* start Data lines *

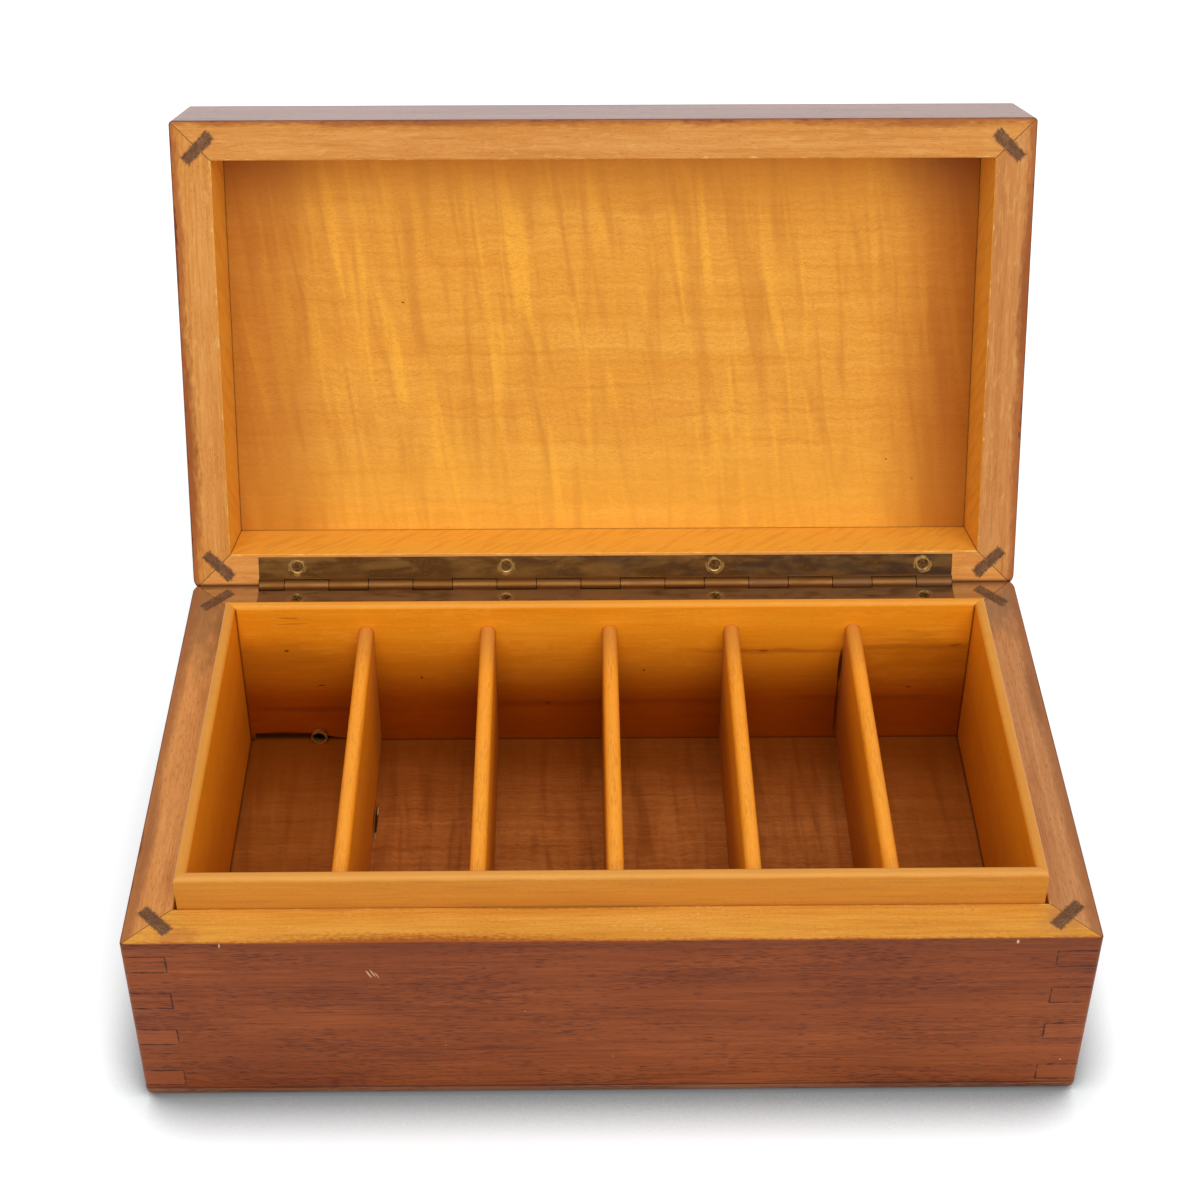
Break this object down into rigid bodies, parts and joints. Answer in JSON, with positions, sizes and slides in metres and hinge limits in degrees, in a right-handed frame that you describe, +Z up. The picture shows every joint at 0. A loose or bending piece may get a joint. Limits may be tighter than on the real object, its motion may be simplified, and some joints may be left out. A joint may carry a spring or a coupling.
{
  "type": "silverware chest",
  "caption": "Low wooden chest with a hinged lid that leans open on its back edges, and a raised inner lining with upright dividers for flatware.",
  "frame": {"origin": "on the surface the chest stands on, in the middle of the base's underside", "axes": "+X along the chest's length, to the right for someone facing its front; -Y out of its front; +Z up"},
  "size_m": [0.4, 0.3566, 0.3101],
  "materials": {
    "mahogany_stain": "red-brown mahogany stain under satin varnish, golden bare wood on the rims",
    "golden_lining_wood": "golden varnished hardwood",
    "figured_maple": "golden varnished maple with a curly figure",
    "dark_tongue_wood": "dark end grain, planed flush with the rim",
    "key_wood": "mahogany, planed flush and varnished with the case",
    "plain_softwood": "plain sawn softwood, out of sight",
    "aged_brass": "tarnished brass, rubbed bright on its edges",
    "screw_brass": "tarnished brass screws with worn cross recesses"
  },
  "bodies": {
    "base": {"base_front_board": "mahogany_stain", "base_back_board": "mahogany_stain", "base_left_board": "mahogany_stain", "base_right_board": "mahogany_stain", "bottom_board": "mahogany_stain", "floor_board": "golden_lining_wood", "floor_bearer_left": "plain_softwood", "floor_bearer_middle": "plain_softwood", "floor_bearer_right": "plain_softwood", "base_tongue_front_left": "dark_tongue_wood", "base_tongue_front_right": "dark_tongue_wood", "base_tongue_back_right": "dark_tongue_wood", "base_tongue_back_left": "dark_tongue_wood", "base_corner_keys_front_left": "key_wood", "base_corner_keys_front_right": "key_wood", "base_corner_keys_back_right": "key_wood", "base_corner_keys_back_left": "key_wood", "liner_front": "golden_lining_wood", "liner_back": "golden_lining_wood", "liner_left": "golden_lining_wood", "liner_right": "golden_lining_wood", "divider_1": "golden_lining_wood", "divider_2": "golden_lining_wood", "divider_3": "golden_lining_wood", "divider_4": "golden_lining_wood", "divider_5": "golden_lining_wood", "back_filler_strip": "golden_lining_wood", "liner_ferrule": "aged_brass", "hinge_lower_leaf": "aged_brass", "hinge_pin": "aged_brass", "hinge_lower_screws": "screw_brass"},
    "lid": {"lid_front_board": "mahogany_stain", "lid_back_board": "mahogany_stain", "lid_left_board": "mahogany_stain", "lid_right_board": "mahogany_stain", "lid_top_board": "mahogany_stain", "lid_inner_panel": "figured_maple", "lid_tongue_front_left": "dark_tongue_wood", "lid_tongue_front_right": "dark_tongue_wood", "lid_tongue_back_right": "dark_tongue_wood", "lid_tongue_back_left": "dark_tongue_wood", "lid_corner_keys_front_left": "key_wood", "lid_corner_keys_front_right": "key_wood", "lid_corner_keys_back_right": "key_wood", "lid_corner_keys_back_left": "key_wood", "hinge_upper_leaf": "aged_brass", "hinge_upper_screws": "screw_brass"}
  },
  "joints": [
    {"name": "lid_hinge", "type": "hinge", "parent": "base", "child": "lid", "pos_m": [0, 0.1119, 0.09815], "axis": [1, 0, 0], "range_deg": [0, 110.3]}
  ]
}
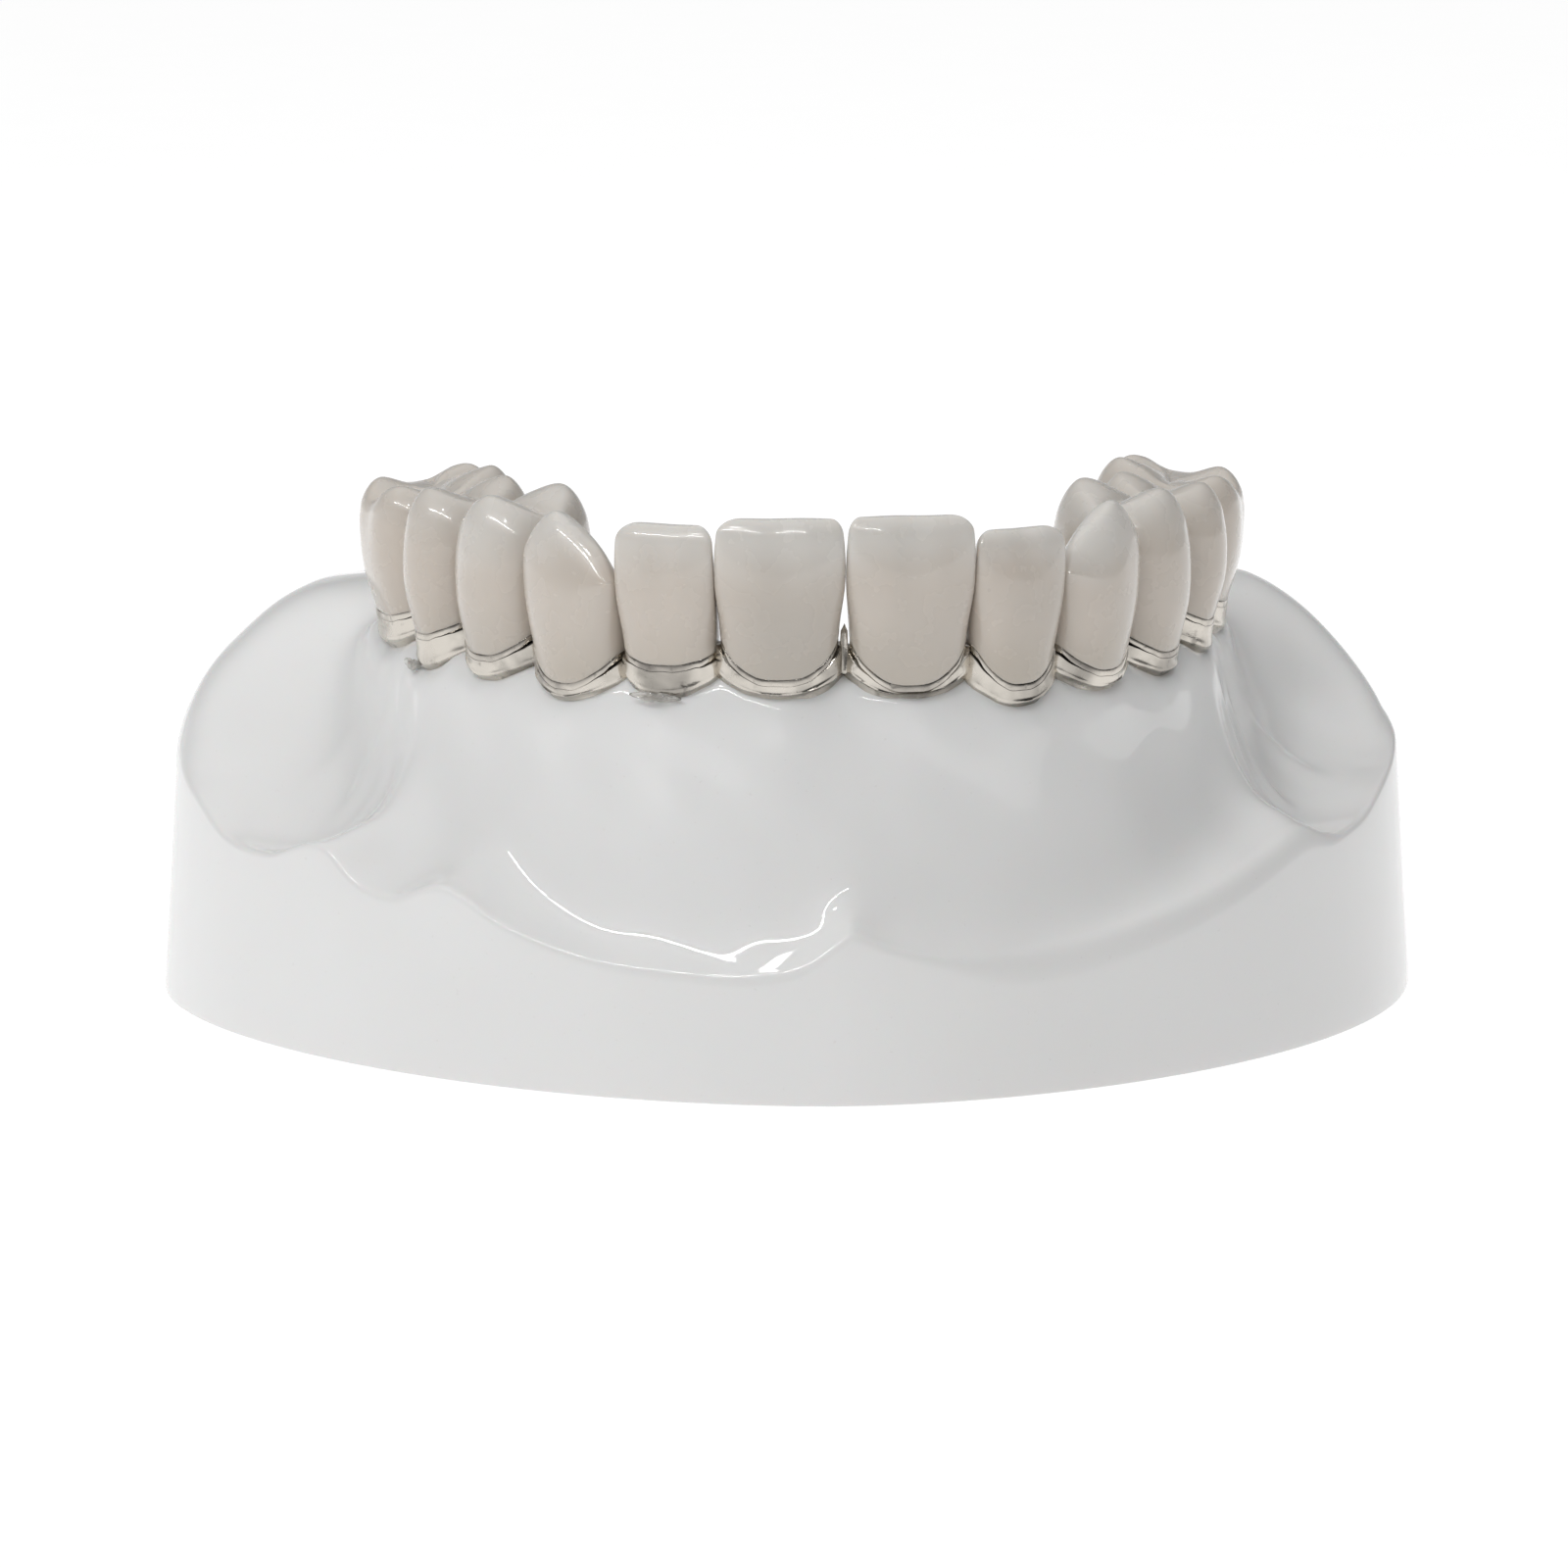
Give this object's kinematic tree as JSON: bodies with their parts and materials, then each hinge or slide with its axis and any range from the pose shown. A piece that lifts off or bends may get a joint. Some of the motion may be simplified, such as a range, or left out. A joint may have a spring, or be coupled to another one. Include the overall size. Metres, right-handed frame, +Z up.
{
  "type": "typodont model",
  "caption": "Upper dental arch model on a flat trimmed base, with metal dies set in the gum ridge and metal-lined porcelain crowns that lift straight off them.",
  "frame": {"origin": "middle of the base's underside: half way across its width and half way from the front of its curved rim to its flat heel", "axes": "+X to the patient's right, which is the viewer's right in the picture; +Y from the incisors towards the heel; +Z up, towards the biting edges of the teeth"},
  "size_m": [0.0852, 0.0576, 0.0369],
  "materials": {
    "white_resin": "smooth glossy white casting",
    "die_alloy": "cast and rubbed, slightly dull",
    "coping_alloy": "polished collar with a dark fired edge",
    "porcelain": "glazed, warm ivory, translucent at the biting edge"
  },
  "bodies": {
    "model": {"model_base": "white_resin", "die_molar_1_left": "die_alloy", "die_premolar_2_left": "die_alloy", "die_premolar_1_left": "die_alloy", "die_canine_left": "die_alloy", "die_lateral_left": "die_alloy", "die_central_left": "die_alloy", "die_central_right": "die_alloy", "die_lateral_right": "die_alloy", "die_canine_right": "die_alloy", "die_premolar_1_right": "die_alloy", "die_premolar_2_right": "die_alloy", "die_molar_1_right": "die_alloy"},
    "crown_molar_1_left": {"porcelain_molar_1_left": "porcelain", "coping_molar_1_left": "coping_alloy"},
    "crown_premolar_2_left": {"porcelain_premolar_2_left": "porcelain", "coping_premolar_2_left": "coping_alloy"},
    "crown_premolar_1_left": {"porcelain_premolar_1_left": "porcelain", "coping_premolar_1_left": "coping_alloy"},
    "crown_canine_left": {"porcelain_canine_left": "porcelain", "coping_canine_left": "coping_alloy"},
    "crown_lateral_left": {"porcelain_lateral_left": "porcelain", "coping_lateral_left": "coping_alloy"},
    "crown_central_left": {"porcelain_central_left": "porcelain", "coping_central_left": "coping_alloy"},
    "crown_central_right": {"porcelain_central_right": "porcelain", "coping_central_right": "coping_alloy"},
    "crown_lateral_right": {"porcelain_lateral_right": "porcelain", "coping_lateral_right": "coping_alloy"},
    "crown_canine_right": {"porcelain_canine_right": "porcelain", "coping_canine_right": "coping_alloy"},
    "crown_premolar_1_right": {"porcelain_premolar_1_right": "porcelain", "coping_premolar_1_right": "coping_alloy"},
    "crown_premolar_2_right": {"porcelain_premolar_2_right": "porcelain", "coping_premolar_2_right": "coping_alloy"},
    "crown_molar_1_right": {"porcelain_molar_1_right": "porcelain", "coping_molar_1_right": "coping_alloy"}
  },
  "joints": [
    {"name": "crown_lift_molar_1_left", "type": "slide", "parent": "model", "child": "crown_molar_1_left", "axis": [0, 0, 1], "range_m": [0, 0.016]},
    {"name": "crown_lift_premolar_2_left", "type": "slide", "parent": "model", "child": "crown_premolar_2_left", "axis": [0, 0, 1], "range_m": [0, 0.016]},
    {"name": "crown_lift_premolar_1_left", "type": "slide", "parent": "model", "child": "crown_premolar_1_left", "axis": [0, 0, 1], "range_m": [0, 0.016]},
    {"name": "crown_lift_canine_left", "type": "slide", "parent": "model", "child": "crown_canine_left", "axis": [0, 0, 1], "range_m": [0, 0.016]},
    {"name": "crown_lift_lateral_left", "type": "slide", "parent": "model", "child": "crown_lateral_left", "axis": [0, 0, 1], "range_m": [0, 0.016]},
    {"name": "crown_lift_central_left", "type": "slide", "parent": "model", "child": "crown_central_left", "axis": [0, 0, 1], "range_m": [0, 0.016]},
    {"name": "crown_lift_central_right", "type": "slide", "parent": "model", "child": "crown_central_right", "axis": [0, 0, 1], "range_m": [0, 0.016]},
    {"name": "crown_lift_lateral_right", "type": "slide", "parent": "model", "child": "crown_lateral_right", "axis": [0, 0, 1], "range_m": [0, 0.016]},
    {"name": "crown_lift_canine_right", "type": "slide", "parent": "model", "child": "crown_canine_right", "axis": [0, 0, 1], "range_m": [0, 0.016]},
    {"name": "crown_lift_premolar_1_right", "type": "slide", "parent": "model", "child": "crown_premolar_1_right", "axis": [0, 0, 1], "range_m": [0, 0.016]},
    {"name": "crown_lift_premolar_2_right", "type": "slide", "parent": "model", "child": "crown_premolar_2_right", "axis": [0, 0, 1], "range_m": [0, 0.016]},
    {"name": "crown_lift_molar_1_right", "type": "slide", "parent": "model", "child": "crown_molar_1_right", "axis": [0, 0, 1], "range_m": [0, 0.016]}
  ]
}
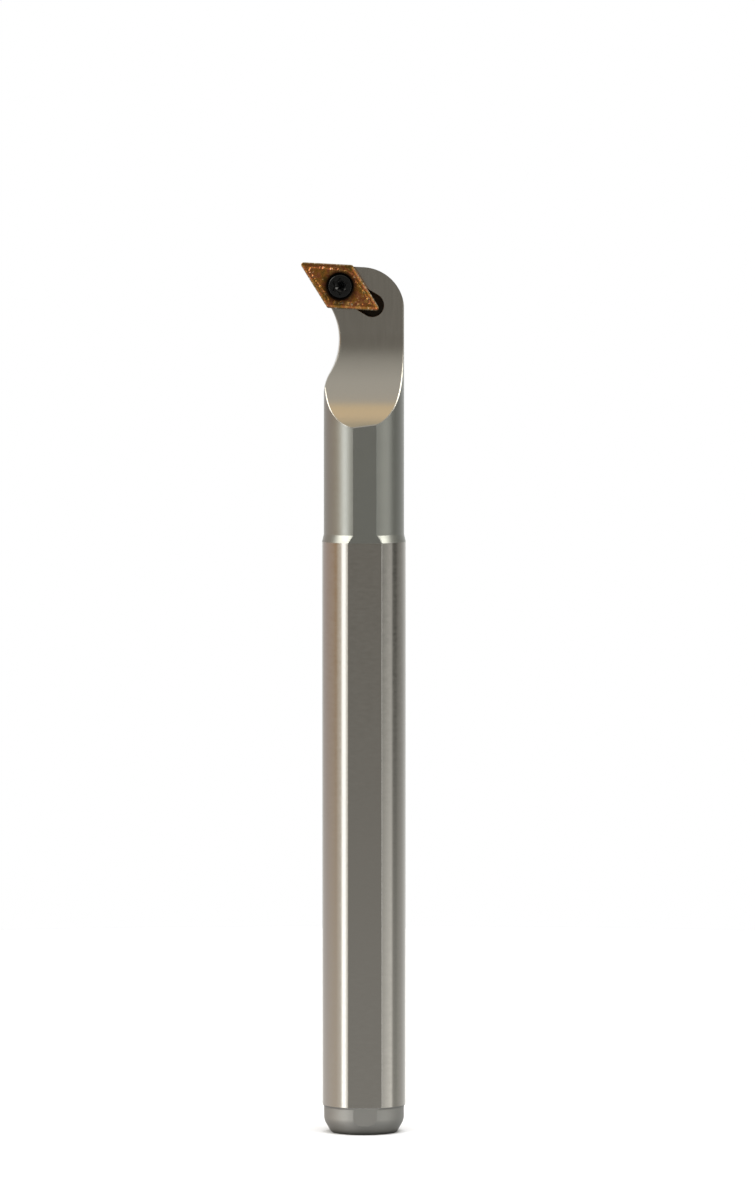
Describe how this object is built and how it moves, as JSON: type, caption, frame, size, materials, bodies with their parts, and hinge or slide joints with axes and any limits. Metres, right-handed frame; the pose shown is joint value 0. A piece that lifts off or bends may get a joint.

* end Data lines *

_Task prompt:_ Collect the lines of the records that include the string "picture".

_Answer:_
Break this object down into rigid bodies, parts and joints. Answer in JSON, with positions, sizes and slides in metres and hinge limits in degrees, in a right-handed frame that you describe, +Z up. The picture shows every joint at 0. A loose or bending piece may get a joint. Limits may be tighter than on the real object, its motion may be simplified, and some joints may be left out. A joint may carry a spring or a coupling.
  "frame": {"origin": "middle of the base's underside: half way across its width and half way from the front of its curved rim to its flat heel", "axes": "+X to the patient's right, which is the viewer's right in the picture; +Y from the incisors towards the heel; +Z up, towards the biting edges of the teeth"},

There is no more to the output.